Tropical Cyclogenesis under the Influence of an Upper-Tropospheric Cold Low in Idealized Numerical Simulations

Previous studies have indicated that approximately 20% of tropical cyclones (TCs) form under the influence of an upper-level disturbance globally. This study investigates tropical cyclogenesis (TCG) within a lower-tropospheric wave pouch (WP) in the presence of an upper-tropospheric cold low (CL) using idealized simulations in a resting environment. The b effect induces distinctly different wind and humidity asymmetries in the CL and WP owing to their differing vertical and horizontal structures.

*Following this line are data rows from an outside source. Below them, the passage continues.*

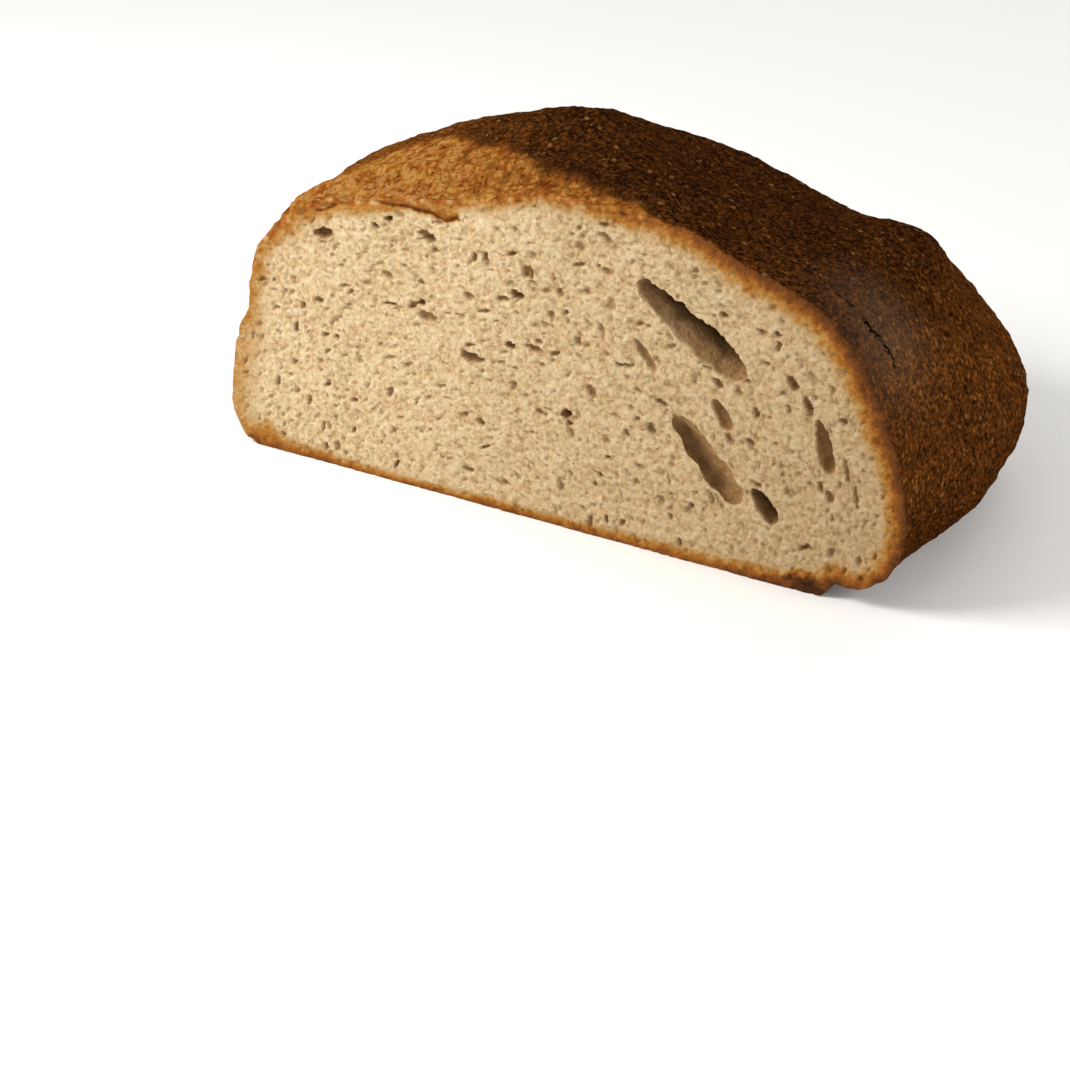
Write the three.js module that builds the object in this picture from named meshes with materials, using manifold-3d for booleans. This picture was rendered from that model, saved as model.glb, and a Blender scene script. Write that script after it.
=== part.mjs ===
// Whole wheat hearth loaf, cut across: the part that is left after the first slices.
// Millimetres, +Z up. The cut face looks along -Y, the rounded heel points along +Y,
// and the loaf lies on the flat of its base. One solid: crust and crumb are one piece.
import * as THREE from "three";
import { mergeVertices } from "three/addons/utils/BufferGeometryUtils.js";
import Module from "manifold-3d";

// ---- driving dimensions ----
const loafLength = 111; // from the cut face to the tip of the heel
const waistHeight = 24; // height of the widest line, where the heel's tip lies
const aroundCount = 96; // points round a section
const ringCount = 34; // sections from the cut to the heel
const nearRings = { count: 8, step: 2 }; // the first of them stand close, where the crust is torn
const blendShare = 0.35; // share of the length over which the cut's section fills out
const baseTrim = 0.8; // height at which the underside is trimmed to the flat of the base
const reliefFade = { from: 3, over: 12 }; // heights over which waves and lumps fade in above the base
const heelStart = 70; // beyond this length the crust is taken to face the heel as well

// How each part of a section closes as t goes from 0 at the cut to 1 at the heel's tip:
// (1 - t^rise)^(1/round).
const sideClose = { rise: 6.4, round: 1.75 };
const topClose = { rise: 2.2, round: 1.45 };
const footClose = { rise: 7, round: 2 };

// Outline of the cut, outside the crust, as [x, z], clockwise from the left end of the base.
// It has a fold low on the left flank and a crease where the right flank hangs over the base.
const cutOutline = [
  [-74, 0], [-86, 1.5], [-91, 8], [-91, 17], [-88.5, 31], [-85, 38], [-84, 46],
  [-81, 56], [-73, 66], [-61, 71.5], [-46, 75.2], [-28, 78.2], [-10, 83], [8, 85],
  [26, 82], [44, 77], [58, 72], [68, 64.5], [76, 52], [81.5, 37], [84, 23],
  [81.5, 11.5], [75, 5.5], [68.5, 4.6], [65, 1], [56, 0],
];

// Fullest section, behind the cut: higher at the back left, with a square right shoulder.
const fullOutline = [
  [-66, 0], [-80, 2], [-88, 10], [-90, 22], [-88, 36], [-84.5, 51.5], [-75.5, 67.8],
  [-58, 76.8], [-38, 85.5], [-17, 92.5], [4, 91.4], [24, 84], [42, 76.2], [60, 71],
  [73, 60], [81.5, 48], [88, 34], [89.5, 22], [85.5, 9], [75, 3], [62, 0],
];

// Low swellings and hollows of the crust: centre, radius, height along the surface's own slope.
const lumps = [
  { at: [-9, 32, 93], radius: 7, height: 3.4 }, // blister on the crown
  { at: [60, 62, 66], radius: 13, height: 5 }, // right shoulder
  { at: [74, 72, 48], radius: 15, height: -3.4 }, // hollow under the shoulder
  { at: [26, 44, 85], radius: 16, height: -2 },
  { at: [88, 52, 24], radius: 20, height: 1.2 },
  { at: [46, 90, 52], radius: 20, height: 1.6 },
  { at: [-40, 92, 50], radius: 24, height: 1.8 },
  { at: [-78, 62, 46], radius: 20, height: 1.4 },
  { at: [0, 106, 30], radius: 22, height: -1.5 },
];

// Where the crust burst open along the top left: half an ellipse that the cut goes through.
// Its floor is sunk by a slope that ends inside its edge, and a lip stands up just outside.
const burst = {
  x: -33, halfLength: 56, depth: 11, lowest: 54, fade: 8,
  sunk: 1.4, crag: 0.4, slope: 0.2, lip: 1.1, lipAt: 1.15, lipWidth: 0.14,
};

// Flat holes in the crumb that the knife opened: middle, half length, half width, depth, and
// the turn of the long axis from +X towards +Z in degrees.
const bigHoles = [
  { at: [31.5, 58.6], long: 15.6, wide: 4.3, deep: 12, turn: -33 },
  { at: [36.2, 27.4], long: 12.4, wide: 3.5, deep: 7, turn: -46 },
  { at: [50.6, 19.6], long: 4.4, wide: 2.1, deep: 6, turn: -50 },
  { at: [64.0, 38.0], long: 6.8, wide: 2.3, deep: 4.5, turn: -72 },
  { at: [39.6, 39.8], long: 4.4, wide: 2.2, deep: 3.5, turn: -55 },
  { at: [20.6, 50.2], long: 4.6, wide: 1.6, deep: 2.5, turn: -50 },
  { at: [-62.6, 61.6], long: 3.1, wide: 1.6, deep: 3, turn: 16 },
  { at: [-35.4, 46.6], long: 2.9, wide: 1.3, deep: 3, turn: -8 },
  { at: [-23.6, 38.9], long: 2.9, wide: 1.2, deep: 3.5, turn: -6 },
  { at: [-33.8, 66.4], long: 2.0, wide: 1.1, deep: 3, turn: -4 },
];

// Smaller pores are drawn at random in even cells over the crumb, and keep off its edge.
const smallPores = { cell: 15, long: [1.1, 2.1], wide: [0.7, 1.1], deep: 1.6, edge: 7, seed: 11 };

// Cracks down the right flank, as points [y, z], with their depth.
const cracks = [
  { route: [[9, 69], [15, 64], [20, 57], [25, 49], [29, 44]], deep: 1.3 },
  { route: [[38, 66], [33, 59], [30, 51]], deep: 1.1 },
];

// ---- small helpers ----
const smooth = (t) => t * t * (3 - 2 * t);
const share = (t) => smooth(THREE.MathUtils.clamp(t, 0, 1));
const close = (t, { rise, round }) => Math.max(1 - t ** rise, 0) ** (1 / round);

// A repeatable stream of numbers from 0 to 1.
function randomFrom(seed) {
  let state = seed;
  return () => {
    state = (state * 1664525 + 1013904223) % 4294967296;
    return state / 4294967296;
  };
}

// Even points along a closed smooth curve through an outline's points, turned anticlockwise.
function evenOutline(points) {
  const curve = new THREE.CatmullRomCurve3(
    points.map(([x, z]) => new THREE.Vector3(x, 0, z)), true, "catmullrom", 0.5,
  );
  curve.arcLengthDivisions = 1200;
  const even = curve.getSpacedPoints(aroundCount).slice(0, aroundCount);
  return even.map((p) => new THREE.Vector2(p.x, Math.max(p.z, 0))).reverse();
}

// ---- the loaf's outer form ----
const cutSection = evenOutline(cutOutline);
const fullSection = evenOutline(fullOutline);

// Slow waves of the crust, under a millimetre.
function waves({ x, y, z }) {
  return 0.45 * Math.sin(x / 9 + 0.6 * Math.sin(y / 13)) * Math.sin(y / 11 + 1.3)
    + 0.3 * Math.sin(x / 5.3 + z / 7 + 2) * Math.sin(y / 6.1 + z / 9);
}

// Step of the burst: its floor is sunk and craggy, and the crust stands up as a lip round it.
function burstStep(p) {
  if (p.z < burst.lowest) return 0;
  const out = Math.hypot((p.x - burst.x) / burst.halfLength, p.y / burst.depth);
  const crag = burst.crag * Math.sin(p.x / 2.3 + p.y / 3) * Math.sin(p.x / 4.1 - p.y / 1.7);
  const floor = (crag - burst.sunk) * share((1 - out) / burst.slope);
  const lip = burst.lip * Math.exp(-(((out - burst.lipAt) / burst.lipWidth) ** 2));
  return (floor + lip) * share((p.z - burst.lowest) / burst.fade);
}

// Share of the length at which a ring stands: closer at both ends.
function ringShare(ring) {
  const near = nearRings.count;
  const start = (near * nearRings.step) / loafLength;
  if (ring < near) return (start * ring) / near;
  return start + (1 - start) * Math.sin(((ring - near) / (ringCount - near)) * (Math.PI / 2));
}

// Point of the crust at index i round the section and share t of the length.
function crustPoint(i, t) {
  const fill = share(t / blendShare);
  const flat = cutSection[i].clone().lerp(fullSection[i], fill);
  const rise = flat.y - waistHeight;
  const p = new THREE.Vector3(
    flat.x * close(t, sideClose),
    t * loafLength,
    waistHeight + rise * close(t, rise > 0 ? topClose : footClose),
  );
  const outward = new THREE.Vector3(0.6 * p.x, Math.max(p.y - heelStart, 0), p.z - waistHeight);
  let push = burstStep(p) + waves(p) * share(p.y / reliefFade.over);
  for (const lump of lumps) {
    const away = p.distanceTo(new THREE.Vector3(...lump.at)) / lump.radius;
    push += lump.height * Math.exp(-away * away);
  }
  push *= share((p.z - reliefFade.from) / reliefFade.over);
  return p.addScaledVector(outward.normalize(), push);
}

// Closed skin: a flat cap on the cut, rings of the crust, and a fan to the tip of the heel.
function loafSkin() {
  const places = [];
  const faces = [];
  for (let ring = 0; ring < ringCount; ring++) {
    for (let i = 0; i < aroundCount; i++) {
      const p = crustPoint(i, ringShare(ring));
      places.push(p.x, ring === 0 ? 0 : p.y, p.z);
    }
  }
  const tip = places.length / 3;
  places.push(0, loafLength, waistHeight);
  for (let ring = 0; ring < ringCount - 1; ring++) {
    for (let i = 0; i < aroundCount; i++) {
      const a = ring * aroundCount + i;
      const b = ring * aroundCount + ((i + 1) % aroundCount);
      faces.push(a, a + aroundCount, b, b, a + aroundCount, b + aroundCount);
    }
  }
  const last = (ringCount - 1) * aroundCount;
  for (let i = 0; i < aroundCount; i++) faces.push(last + i, tip, last + ((i + 1) % aroundCount));
  const rim = [];
  for (let i = 0; i < aroundCount; i++) rim.push(new THREE.Vector2(places[3 * i], places[3 * i + 2]));
  for (const [a, b, c] of THREE.ShapeUtils.triangulateShape(rim, [])) faces.push(a, b, c);
  const skin = new THREE.BufferGeometry();
  skin.setAttribute("position", new THREE.Float32BufferAttribute(places, 3));
  skin.setIndex(faces);
  return skin;
}

// ---- cutters ----
// A lumpy flat ball for a hole in the crumb, its middle on the cut face.
function holeCutter({ at, long, wide, deep, turn }, detail, lumpiness) {
  const ball = new THREE.IcosahedronGeometry(1, detail);
  const place = ball.getAttribute("position");
  const p = new THREE.Vector3();
  for (let i = 0; i < place.count; i++) {
    p.fromBufferAttribute(place, i);
    const wobble = 1 + lumpiness * Math.sin(5 * p.x + 3 * at[0]) * Math.sin(4 * p.z + 2 * p.y + at[1]);
    place.setXYZ(i, p.x * wobble, p.y * wobble, p.z * wobble);
  }
  return ball
    .scale(long, deep, wide)
    .rotateY(-THREE.MathUtils.degToRad(turn))
    .translate(at[0], 0, at[1]);
}

// Whether a place on the cut face is crumb that no big hole takes.
function isOpenCrumb(x, z) {
  const edge = smallPores.edge;
  const rim = cutSection.some((q) => Math.hypot(q.x - x, q.y - z) < edge);
  const shape = cutSection.filter((q, i) => {
    const r = cutSection[(i + 1) % aroundCount];
    return q.y > z !== r.y > z && x < q.x + ((z - q.y) * (r.x - q.x)) / (r.y - q.y);
  });
  const taken = bigHoles.some((h) => Math.hypot(h.at[0] - x, h.at[1] - z) < h.long + 2.5);
  return !rim && !taken && shape.length % 2 === 1;
}

function poreList() {
  const random = randomFrom(smallPores.seed);
  const between = ([low, high]) => low + (high - low) * random();
  const found = [];
  for (let x = -82; x < 82; x += smallPores.cell) {
    for (let z = 8; z < 82; z += smallPores.cell) {
      const pore = {
        at: [x + smallPores.cell * random(), z + smallPores.cell * random()],
        long: between(smallPores.long),
        wide: between(smallPores.wide),
        deep: smallPores.deep,
        turn: -60 * random(),
      };
      if (isOpenCrumb(...pore.at)) found.push(pore);
    }
  }
  return found;
}

// The point of the right flank at distance y from the cut and height z.
function flankPoint([y, z]) {
  const all = cutSection.map((_, i) => crustPoint(i, y / loafLength)).filter((p) => p.x > 30);
  return all.reduce((best, p) => (Math.abs(p.z - z) < Math.abs(best.z - z) ? p : best));
}

// A crack: a thin three-sided bar along the crust, sunk to its depth.
function crackCutter({ route, deep }) {
  const points = route.map(flankPoint);
  const bar = new THREE.Shape();
  for (let k = 0; k < 3; k++) {
    const turn = (k / 3) * 2 * Math.PI;
    const [x, y] = [deep * Math.cos(turn), deep * Math.sin(turn)];
    if (k === 0) bar.moveTo(x, y);
    else bar.lineTo(x, y);
  }
  return new THREE.ExtrudeGeometry(bar, {
    extrudePath: new THREE.CatmullRomCurve3(points),
    steps: 4 * route.length,
    bevelEnabled: false,
  });
}

// ---- joining and cutting ----
const wasm = await Module();
wasm.setup();

function solidOf(geometry) {
  geometry.deleteAttribute("normal");
  geometry.deleteAttribute("uv");
  const merged = mergeVertices(geometry, 1e-4);
  return new wasm.Manifold(new wasm.Mesh({
    numProp: 3,
    vertProperties: merged.getAttribute("position").array,
    triVerts: new Uint32Array(merged.index.array),
  }));
}

function geometryOf(solid) {
  const { vertProperties, triVerts } = solid.getMesh();
  const geometry = new THREE.BufferGeometry();
  geometry.setAttribute("position", new THREE.BufferAttribute(vertProperties, 3));
  geometry.setIndex(new THREE.BufferAttribute(triVerts, 1));
  return geometry;
}

const underside = new THREE.BoxGeometry(400, 400, 20).translate(0, 0, baseTrim - 10);
const cutters = [
  underside,
  ...bigHoles.map((hole) => holeCutter(hole, hole.long > 10 ? 5 : 3, 0.08)),
  ...poreList().map((pore) => holeCutter(pore, 1, 0)),
  ...cracks.map(crackCutter),
];
const loafSolid = cutters.reduce((body, cutter) => body.subtract(solidOf(cutter)), solidOf(loafSkin()));

// ---- the part ----
const loafGeometry = geometryOf(loafSolid);
loafGeometry.computeBoundingBox();
const { min, max } = loafGeometry.boundingBox;
loafGeometry.computeVertexNormals();

const crust = new THREE.MeshStandardMaterial({ color: 0x6b3a17, roughness: 0.8, metalness: 0 });
const loaf = new THREE.Mesh(loafGeometry, crust);
loaf.name = "loaf";
loaf.position.set(-(min.x + max.x) / 2, -(min.y + max.y) / 2, -min.z); // origin under its middle

const part = new THREE.Group();
part.add(loaf);
export default part;
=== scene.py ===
import math

import bpy
import numpy as np
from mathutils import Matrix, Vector, kdtree, noise
from mathutils.bvhtree import BVHTree


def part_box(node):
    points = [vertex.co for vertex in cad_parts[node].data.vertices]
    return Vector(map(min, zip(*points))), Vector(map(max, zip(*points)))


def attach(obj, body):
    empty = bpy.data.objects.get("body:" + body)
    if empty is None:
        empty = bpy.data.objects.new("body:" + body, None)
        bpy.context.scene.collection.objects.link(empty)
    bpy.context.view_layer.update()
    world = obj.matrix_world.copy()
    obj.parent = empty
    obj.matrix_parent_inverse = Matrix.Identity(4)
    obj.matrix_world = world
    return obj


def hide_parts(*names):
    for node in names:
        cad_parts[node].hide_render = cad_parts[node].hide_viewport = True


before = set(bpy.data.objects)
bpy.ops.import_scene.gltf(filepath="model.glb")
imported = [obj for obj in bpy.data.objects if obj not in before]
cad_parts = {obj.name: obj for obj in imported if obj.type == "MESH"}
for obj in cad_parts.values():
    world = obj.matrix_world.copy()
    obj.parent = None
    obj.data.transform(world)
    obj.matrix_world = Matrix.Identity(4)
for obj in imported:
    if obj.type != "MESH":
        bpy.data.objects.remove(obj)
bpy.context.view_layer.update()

mm = 0.001
nodeLow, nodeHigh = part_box("loaf")

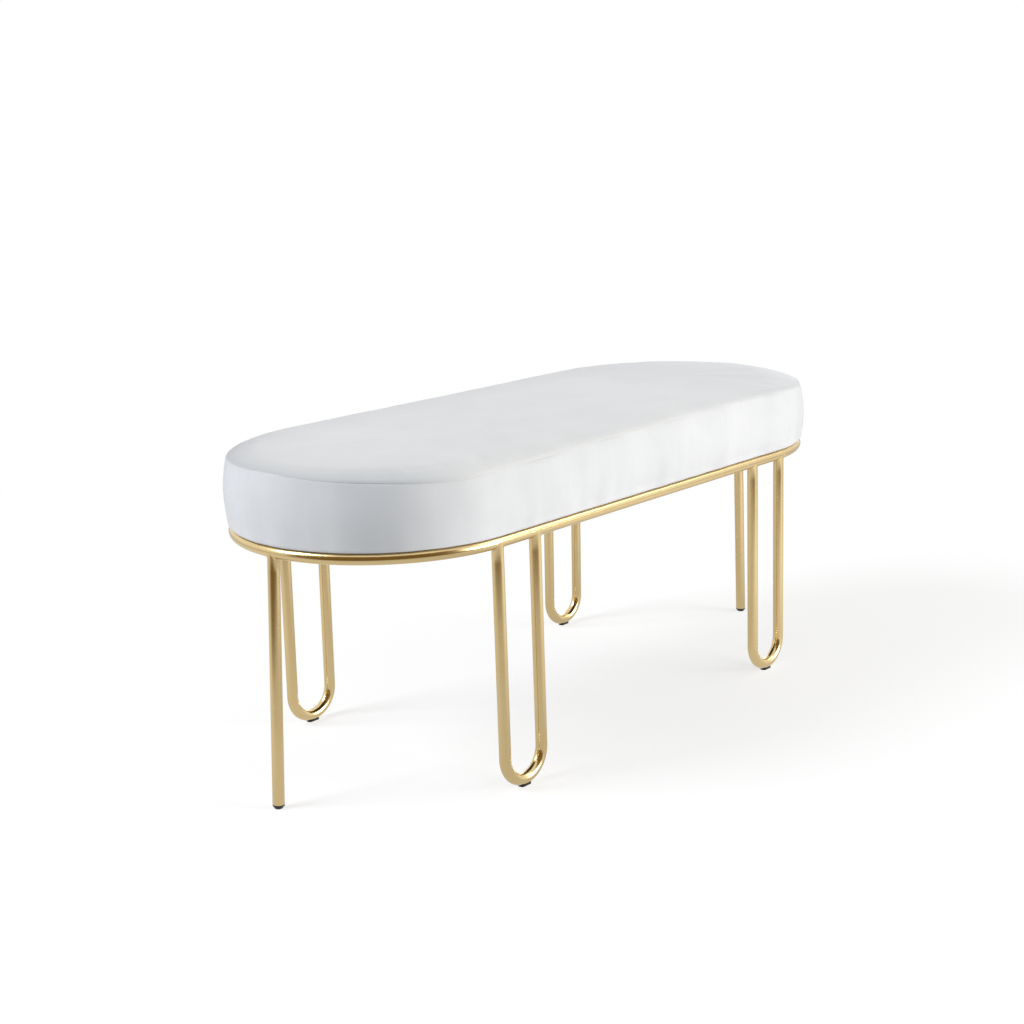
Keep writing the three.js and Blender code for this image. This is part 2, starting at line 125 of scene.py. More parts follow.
# The metalwork
HAIRPIN_SPACING = 74 * MM
HAIRPIN_SPLAY = 3 * MM
BEND = HAIRPIN_SPACING / 2
POST_LEANS = {-1: 17.5 * MM, 1: 11 * MM}
POST_BORE = TUBE - 1.5 * MM
WELD = 3 * MM
WELD_RIPPLES = 17  # round each leg
RAIL_BITE = 0.1 * MM  # how far what is welded on reaches into the rail
TUBE_SIDES = 40
RAIL_SIDES = 48
OUTLINE_STEPS = 322
BEND_STEPS = 48
LEG_START = 26 * MM  # below the rail's middle, where the leg is clear of its weld
BORE_DEPTH = 30 * MM
CAP_FLANGE = 5 * MM
SCREW_RADIUS = RING - 30 * MM
TAB_HALF = 12 * MM
TAB_HOLE = 2.8 * MM
TAB_FROM_MIDDLE = 150 * MM
TAB_END_ANGLE = math.radians(50)
ENDS = {"left": -1, "right": 1}
FRONTS = {"front": -1, "back": 1}


# What an operator does with two values of a node tree
def operator(operation, swapped=False):
    def apply(this, other):
        return this.board.maths(operation, *((other, this) if swapped else (this, other)))

    return apply


# One value in a node tree; Python's operators on it add Math nodes
class Signal:
    def __init__(self, board, socket):
        self.board = board
        self.socket = socket

    __add__ = __radd__ = operator("ADD")
    __mul__ = __rmul__ = operator("MULTIPLY")
    __sub__ = operator("SUBTRACT")
    __rsub__ = operator("SUBTRACT", swapped=True)
    __truediv__ = operator("DIVIDE")

    def clamped(self):
        return self.board.node("ShaderNodeClamp", {0: self})[0]

    # From 0 to 1, over a width from a start on
    def rising(self, start, width):
        return ((self - start) / width).clamped()


# A node tree that one method fills. Of the names given, those of sockets begin with a capital letter
# and those of settings with a small one. A socket may also be given by its number.
class Board:
    def __init__(self, tree):
        self.tree = tree
        tree.nodes.clear()

    def node(self, kind, numbered=None, **named):
        made = self.tree.nodes.new(kind)
        sockets = dict(numbered or {})
        for key, value in named.items():
            if key[0].isupper():
                sockets[key.replace("_", " ")] = value
            else:
                setattr(made, key, value)
        for key, value in sockets.items():
            if isinstance(value, Signal):
                self.tree.links.new(value.socket, made.inputs[key])
            else:
                made.inputs[key].default_value = value
        signals = [Signal(self, socket) for socket in made.outputs]
        return dict(enumerate(signals)) | {signal.socket.name: signal for signal in signals}

    def maths(self, operation, *values):
        return self.node("ShaderNodeMath", dict(enumerate(values)), operation=operation)[0]

    def vector_maths(self, operation, *values):
        return self.node("ShaderNodeVectorMath", dict(enumerate(values)), operation=operation)

    def axes(self, place):
        return self.node("ShaderNodeSeparateXYZ", {0: place})

    def light(self, colour, strength=1.0, kind="ShaderNodeEmission"):
        return self.node(kind, Color=colour, Strength=strength)[0]

    def blend(self, share, first, second):
        return self.node("ShaderNodeMixShader", {0: share, 1: first, 2: second})[0]


def grey(level):
    return level, level, level, 1


# The linear colour of red, green and blue from 0 to 255
def paint(*channels):
    shares = [c / 255 for c in channels]
    return (*(s / 12.92 if s <= 0.04045 else ((s + 0.055) / 1.055) ** 2.4 for s in shares), 1)


class Finish(Board):
    def __init__(self, name):
        self.material = bpy.data.materials.new(name)
        self.material.use_nodes = True
        super().__init__(self.material.node_tree)
        self.place = self.node("ShaderNodeTexCoord")["Object"]

    # Noise of one scale, or of one for each axis and then turned about Z
    def noise(self, scale, detail, turn=0, place=None):
        place = place or self.place
        if isinstance(scale, tuple):
            rotation = (0, 0, math.radians(turn))
            place = self.node("ShaderNodeMapping", Vector=place, Scale=scale, Rotation=rotation)[0]
            scale = 1
        return self.node("ShaderNodeTexNoise", Vector=place, Scale=scale, Detail=detail)[0]

    def cells(self, scale, **settings):
        return self.node("ShaderNodeTexVoronoi", Vector=self.place, Scale=scale, **settings)[0]

    def mix(self, share, first, second):
        return self.node("ShaderNodeMix", {0: share, 6: first, 7: second}, data_type="RGBA")[2]

    def bump(self, height, depth, strength, beneath=None):
        below = {"Normal": beneath} if beneath else {}
        return self.node("ShaderNodeBump", Height=height, Distance=depth, Strength=strength, **below)[0]

    def surface(self, **sockets):
        return self.output(self.node("ShaderNodeBsdfPrincipled", **sockets)[0])

    def output(self, shader):
        self.node("ShaderNodeOutputMaterial", Surface=shader)
        return self.material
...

The CL exhibits a wetter western sector and a drier eastern sector, with stronger winds in the eastern sector. In contrast, the eastern sector of the WP, where a mesoscale vortex emerges, is slightly wetter than its western sector. This results in the strongest dry-air intrusion when the WP is positioned northeast of the CL and the weakest dry-air intrusion when the WP is located southwest of the CL. Additionally, when the WP is positioned northeast of the CL, the vortex developing from their vorticity superposition competes with the WP-induced vortex. The anticyclone southeast of the CL, induced by the Rossby energy dispersion, disrupts vorticity aggregation and hinders TCG. In contrast, when the WP is located southwest of the CL, the superposition of the WP and CL vorticity accelerates TCG. These combined mechanisms make the southwest quadrant of the CL the most favorable region for TCG, while the northeast quadrant being the least favorable. The sensitivity of TCG to the CL depth and the CL-WP separation distance are also investigated through further experiments.